I was cutting it fine by now, with only a matter of days until frocktails, but I remembered reading this post about the Quick Buttonhole Service in Alexandria.  Monday evening was a mad rush of sewing - the main seams, facings and collar, and lots of basting to hold the outer and facing layers in place - and on Tuesday I rushed out to Alexandria at lunch with my cape and a sample button.  Mick wasn't able to do my buttonholes till Thursday, so I used Tuesday and Wednesday evenings to finish my dress, cut out and sew together the cape lining pieces and prepare some welts for the cape, 

And look, my buttonholes are perfect too! Perfectly straight, all the same length and inset from the edge of the opening, and all very neat.  

Buttons in their buttonholes

Two evenings to go... Sewing the cape facings to the lining pieces was straightforward, and the collar fit perfectly (it's a simple camp collar, which is why I wear it with the top button open).  I pressed the cape carefully to check that everything was hanging well without any seams puckering, and then it was time for the cape's welt pockets.

But two evenings before a big event is a bit late to try to work out something you haven't tried before...  Up until this point I'd intended to skip all the top stitching suggested in the pattern (for a cleaner look and less stress!) but to include the welts and pockets in my cape.   I could see how I'd sew the welts to the openings in the cape, but I couldn't understand how to attach pockets behind the welts that would also let my hands move in and out of the cape, and when I got to this step I discovered my pattern was missing  the critical last page of instructions. (I can see now that the welts were to be sewn on from just behind the openings and the pockets were to sit forward of the openings, between lining and outer fabric.)  Argh! I took the easy approach and skipped the welts and the pockets.

At this point it became clear that I should have added another layer of interfacing to the cape opening where it had extra stress from buttons and buttonholes - the fabric was looking too "worked" around the buttonholes. On the buttonhole side I cut pieces of interfacing of about 4 inches in width to fit above, between and below the buttonholes, and then pressed in this extra layer of interfacing retrospectively - it was a very fiddly and irritating job, but well worth it for the improved look of the fabric. It was an easier job to then add the same width of interfacing to the button side of the opening, where I hadn't yet sewn on the buttons, and then to add strips of interfacing around the fabric at the hand openings in the body of the cape. 

Nearly done!

Hand stitching the lining to the outer fabric at the slit openings was easy when the fabric was pressed and pinned, sewing on the buttons was straightforward with lots of pins to help with my button placement, and I was able to bag 90% of the lining using my machine, with just a short length to hand stitch.

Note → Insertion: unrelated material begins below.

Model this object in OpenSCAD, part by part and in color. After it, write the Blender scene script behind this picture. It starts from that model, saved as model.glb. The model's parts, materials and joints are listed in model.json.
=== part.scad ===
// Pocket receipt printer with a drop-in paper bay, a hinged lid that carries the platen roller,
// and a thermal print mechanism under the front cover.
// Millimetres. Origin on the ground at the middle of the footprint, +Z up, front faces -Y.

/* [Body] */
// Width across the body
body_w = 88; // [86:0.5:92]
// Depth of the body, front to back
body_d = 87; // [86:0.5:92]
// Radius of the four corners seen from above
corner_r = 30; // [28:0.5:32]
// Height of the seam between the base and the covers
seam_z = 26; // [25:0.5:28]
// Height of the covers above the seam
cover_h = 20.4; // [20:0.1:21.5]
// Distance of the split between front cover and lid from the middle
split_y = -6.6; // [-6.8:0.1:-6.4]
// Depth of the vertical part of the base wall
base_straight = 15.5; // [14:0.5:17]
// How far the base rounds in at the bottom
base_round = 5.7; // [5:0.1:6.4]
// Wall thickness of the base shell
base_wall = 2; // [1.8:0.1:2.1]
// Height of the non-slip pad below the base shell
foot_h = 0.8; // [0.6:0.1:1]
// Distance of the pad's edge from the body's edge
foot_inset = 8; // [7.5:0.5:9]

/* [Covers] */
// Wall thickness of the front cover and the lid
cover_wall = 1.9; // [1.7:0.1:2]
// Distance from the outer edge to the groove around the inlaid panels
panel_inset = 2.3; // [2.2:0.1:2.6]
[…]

Small hand stitches on the hand openings
A bagged lining on my frocktails cape

A careful press, and all done! 

I've heard people say they couldn't possible wear a cape; that capes are impractical and that they just don't work, but I found mine a delight to wear.  Obviously I couldn't wear a shoulder bag over it, but it worked well with an evening clutch, and it did a much better job than a regular jacket in not crushing my silk organza dress sleeves.  I like too how a cape makes what you're wearing underneath - even the shape of what you're wearing underneath - a surprise.  I don't think I need another of this type of cape in my wardrobe, but I'm tempted to sew up a more modern cape, like Vogue 1322: 

Vogue 1322

As you may have guessed, I took these photos at the same time (and place) as the photos of my frocktails dress.  I think they've turned out really well, much better than photos in my garden or on my balcony, but they were a bit of an effort - I really need to find a quieter place for photos!

With Gillian's Better Pictures Project in mind (and specifically the ideas of taking photos out and about, and more is more), let me tell you about taking these pictures.

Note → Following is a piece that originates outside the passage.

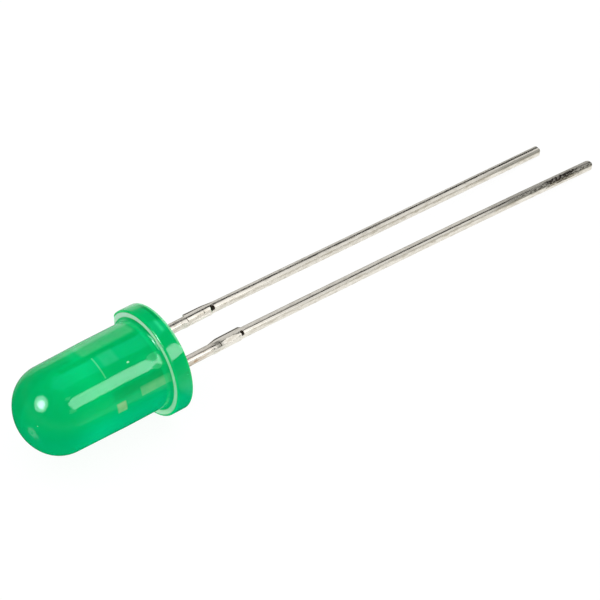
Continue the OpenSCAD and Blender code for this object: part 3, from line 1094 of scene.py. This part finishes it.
def lamp(name, towards, width, depth, brightness, colour=(1.0, 1.0, 1.0),
         shape="RECTANGLE", distance=0.5, shift=0.0):
    """A lamp whose face looks that bright, standing towards there and facing the part."""
    light = bpy.data.lights.new(name, "AREA")
    light.color = colour
    light.shape = shape
    light.size, light.size_y = width, depth
    area = width * depth * (math.pi / 4 if shape == "ELLIPSE" else 1)
    light.energy = brightness * math.pi * area
    box = new_object(name, light)
    towards = Vector(towards).normalized()
    box.matrix_world = (
        Matrix.Translation(towards * distance)
        @ towards.to_track_quat("Z", "Y").to_matrix().to_4x4()
        @ Matrix.Translation((shift, 0, 0))
    )
    print(name, round(light.energy, 3), "W")
    return box


def mirrored_only_by(pieces, *lamps):
    """Lamps that only these pieces see, and only as reflections."""
    seen_by = bpy.data.collections.new("seen_by_" + pieces[0].name)
    for piece in pieces:
        seen_by.objects.link(piece)
    for box in lamps:
        box.visible_diffuse = False
        box.light_linking.receiver_collection = seen_by


# %% [markdown]
# Two kinds of lamp. A large soft panel overhead gives the even light that all the
# colours are judged in, and is itself hidden from reflections. The others are there to
# be mirrored and light nothing, and each is linked to the pieces it was set up for. On
# the epoxy a square softbox in front draws the long streak on the barrel, and a weak
# panel overhead the soft band on top. A round softbox at the left draws the spot on the
# dome, with its bulb showing in it, and the satin table mirrors the bulb once more. On
# the leads two panels in one plane, with a dark gap between them, draw the grey, dark
# and white lines, a far one lights what the leads turn the other way, and a low one the
# sheared sides.

# %% Lamps
fill = lamp("fill_panel", (0, 0, 1), 1.4, 1.4, 1.6)
fill.visible_glossy = False
fill.visible_transmission = False
mirrored_only_by(
    [body],
    lamp("front_softbox", (0.35, -0.63, 0.68), 0.25, 0.20, 14.0, (1.0, 0.63, 0.70),
         shift=0.02),
    lamp("overhead_panel", (0.28, 0.28, 0.85), 0.30, 0.34, 1.4, (0.1, 1.0, 1.1)),
    lamp("left_softbox", (-0.8, 0.14, 0.58), 0.31, 0.36, 15.0, (1.0, 0.75, 0.8),
         "ELLIPSE"),
)
mirrored_only_by(
    [body, table],
    lamp("left_bulb", (-0.81, 0.11, 0.57), 0.15, 0.17, 40.0, (1.0, 0.6, 0.7),
         "ELLIPSE", 0.48),
)
mirrored_only_by(
    leads,
    lamp("top_panel", (0.53, -0.10, 0.84), 1.06, 0.9, 1.05, shift=-0.045),
    lamp("back_panel", (0.53, -0.10, 0.84), 0.40, 0.9, 0.7, shift=0.775),
    lamp("far_panel", (-0.85, 0.0, 0.5), 1.6, 1.0, 0.9, distance=0.6),
    lamp("low_panel", (0.42, -0.9, 0.17), 0.12, 0.5, 1.2),
)
bpy.context.scene.view_settings.view_transform = "Standard"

First of all it although I took these photos many weeks ago, we were having a bit of an unseasonal heatwave. It was a really hot afternoon; too hot for a warm dress let alone a cape on top - my flushed cheeks are partly the result of the heat, but mostly the result of bucketloads of embarrassment (more on that later).

I had a "location" in mind for these photos, a short drive away from home with easy parking, so that's where I set up my camera and tripod.  It just didn't photograph as well as I'd imagined though; my camera's photo review function showed me it was too bright and contrasty and any photos I took there were overexposed. What's more, people kept walking through the space, on their way to and from a big apartment block!  So I packed up my stuff and tried another spot nearby which I remembered as having consistent shade and interesting geometric backdrops, set back from the road in a quiet square.  I was taking some test photos to determine which angle would look best when the entire family of a good friend of my son's walked by and waved hello (oh, embarrassment!). Very soon after they'd left a security guard appeared and told me I had to move on immediately, and that I was not allowed to take photos there (oh, mortification!).  I felt so embarrassed at this point that I really didn't want to stay in the area and take photos, but I'd been promising myself all week that I'd take the photos that day, so I swallowed my pride and walked around the corner to a road with some nice walled sections of footpath.  The road was much busier than usual as it had become a temporary bus route while the nearby train line was being repaired, all those buses were driving slowly due to a couple of small roundabouts, and across the road was a high-rise apartment block with plenty of spectators, I mean residents. At least the light was good!

I took a LOT of photos in this position.  At first I was so embarrassed that I looked cranky in the photos, but after a while I got used to the people watching from their balconies and the passersby staring, and decided I should just laugh at myself for being such a spectacle.  Hence the smiles and the flushed cheeks :). All up with three attempted locations, a little travel time and pauses between larger groups of passersby the exercise took me an hour, a lot longer that photos in my garden take - but I got photos that I think are good enough to represent how much I love my cape.

Well, that's a long blog post, and a lot of pictures - I'd better stop!  Thanks for reading (or just looking at the pictures), and see you soon!